Trump further took aim at Powell in a Wall Street Journal interview on Monday that mainly dealt with the trade conflict with China. Responding to the interviewer’s comment that he had considered Powell would be a “low-rate person,” Trump said: “Well, let’s see what happens with Jay Powell. So far, I can tell you—I said it the other day, and I’ll say it again: I think the Fed right now is a bigger problem than China.”

Trump followed this up with comments to the Washington Post. He said the Fed was “way off base with what they’re doing.” So far, he was “not even a little bit happy” with his selection of Powell as its chairman.

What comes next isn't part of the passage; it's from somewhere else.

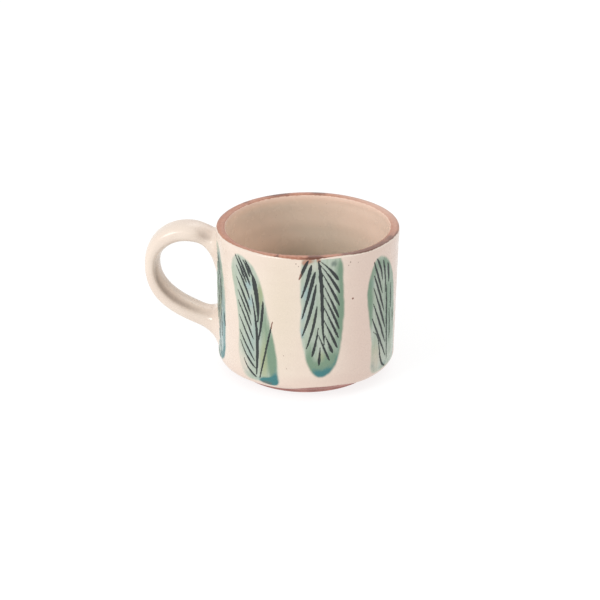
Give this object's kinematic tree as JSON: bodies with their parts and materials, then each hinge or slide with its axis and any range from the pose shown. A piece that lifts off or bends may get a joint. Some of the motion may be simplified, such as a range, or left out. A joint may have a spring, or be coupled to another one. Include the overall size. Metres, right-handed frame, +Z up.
{
  "type": "mug",
  "caption": "Round straight-sided stoneware mug with a rounded bottom corner, turned foot, ear-shaped pulled handle and tall feather leaves cut through cream slip.",
  "frame": {"origin": "centre of the foot's resting plane, on the mug's axis", "axes": "+Z up along the mug's axis; the handle stands out along -X; +Y completes the right-handed frame"},
  "size_m": [0.1191, 0.085, 0.0705],
  "materials": {
    "bare_clay": "matt, unglazed brown stoneware",
    "handle_clay": "matt brown stoneware under the glaze",
    "handle_cream": "glossy cream slip glaze",
    "joining_slip": "matt fired slip",
    "cream_coat": "glossy cream slip glaze with fine specks",
    "cup_glaze": "glossy tan-grey glaze",
    "lip_glaze": "satin terracotta where the slip is wiped off",
    "leaf_wash": "glossy grey-green and teal brushed colour",
    "cut_line": "glossy blue-black pooled in cut lines, brown at the ends"
  },
  "bodies": {
    "root": {"thrown_body": "bare_clay", "handle_strap": "handle_clay", "handle_glaze": "handle_cream", "lower_slip_joint": "joining_slip", "upper_slip_joint": "joining_slip", "outer_glaze": "cream_coat", "liner_glaze": "cup_glaze", "rim_band": "lip_glaze", "leaf_wash_1": "leaf_wash", "leaf_wash_2": "leaf_wash", "leaf_wash_3": "leaf_wash", "leaf_wash_4": "leaf_wash", "leaf_wash_5": "leaf_wash", "leaf_wash_6": "leaf_wash", "leaf_wash_7": "leaf_wash", "leaf_wash_8": "leaf_wash", "leaf_lines_1": "cut_line", "leaf_lines_2": "cut_line", "leaf_lines_3": "cut_line", "leaf_lines_4": "cut_line", "leaf_lines_5": "cut_line", "leaf_lines_6": "cut_line", "leaf_lines_7": "cut_line", "leaf_lines_8": "cut_line"}
  },
  "joints": []
}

The official mantra is that the Fed acts independently of government and is not subject to presidential directives. On that basis, there has been some criticism of Trump for his attacks on its policies. But that is largely for show. The reality is that Trump, a product of US finance capital, simply puts in crude and abrasive terms the demands emanating from Wall Street.

Powell’s speech indicated that he is listening. He said the Fed’s policy of gradually raising rates was an exercise in balancing the risks between too rapid increases that would shorten economic expansion and keeping interest rates too low, which could boost inflation and create financial imbalances.

There was no “preset policy path,” Powell said. “We will be paying very close attention to what incoming and financial data are telling us.”

This was music to the ears of the Wall Street traders and speculators. It indicated that the Fed is not committed to further rate increases next year and is very attuned to their demands, despite official claims that its policies are set by the state of the economy not the markets.

The Wall Street slide over the past two months did not solely reflect concerns with the Fed’s interest regime. The earnings and revenue growth this year may be coming to an end. One factor leading the fall has been fear of worsening prospects for hi-tech firms, with Apple initiating production cutbacks in its latest iPhone models, released in September.

There are also signs that the “synchronised” global growth of 2017 is being replaced by a downturn in Europe, Japan and China.

In the US, the major boost provided by the Trump administration’s multi-billion cuts in corporate and personal income tax is expected to wear off in 2019. When Trump announced the corporate handout, he claimed it would be “fantastic” for the American economy, leading to increased investment and well-paying jobs.

The thousands of job cuts announced by General Motors this week and similar measures being planned by other automakers have given the lie to that assertion.

Most of the money from the tax cuts has been devoted to finance share buybacks, further boosting the wealth of the financial oligarchy, not to undertake expansion in the real economy.

However, in remarks that also would have pleased the markets, Powell claimed that from the “financial perspective … we do not see dangerous excesses in the stock market.”

Nor did the Fed and other major economic bodies see the “excesses” that led to the financial meltdown of 2008, instead claiming that the US and world economy had entered a period of “great moderation.”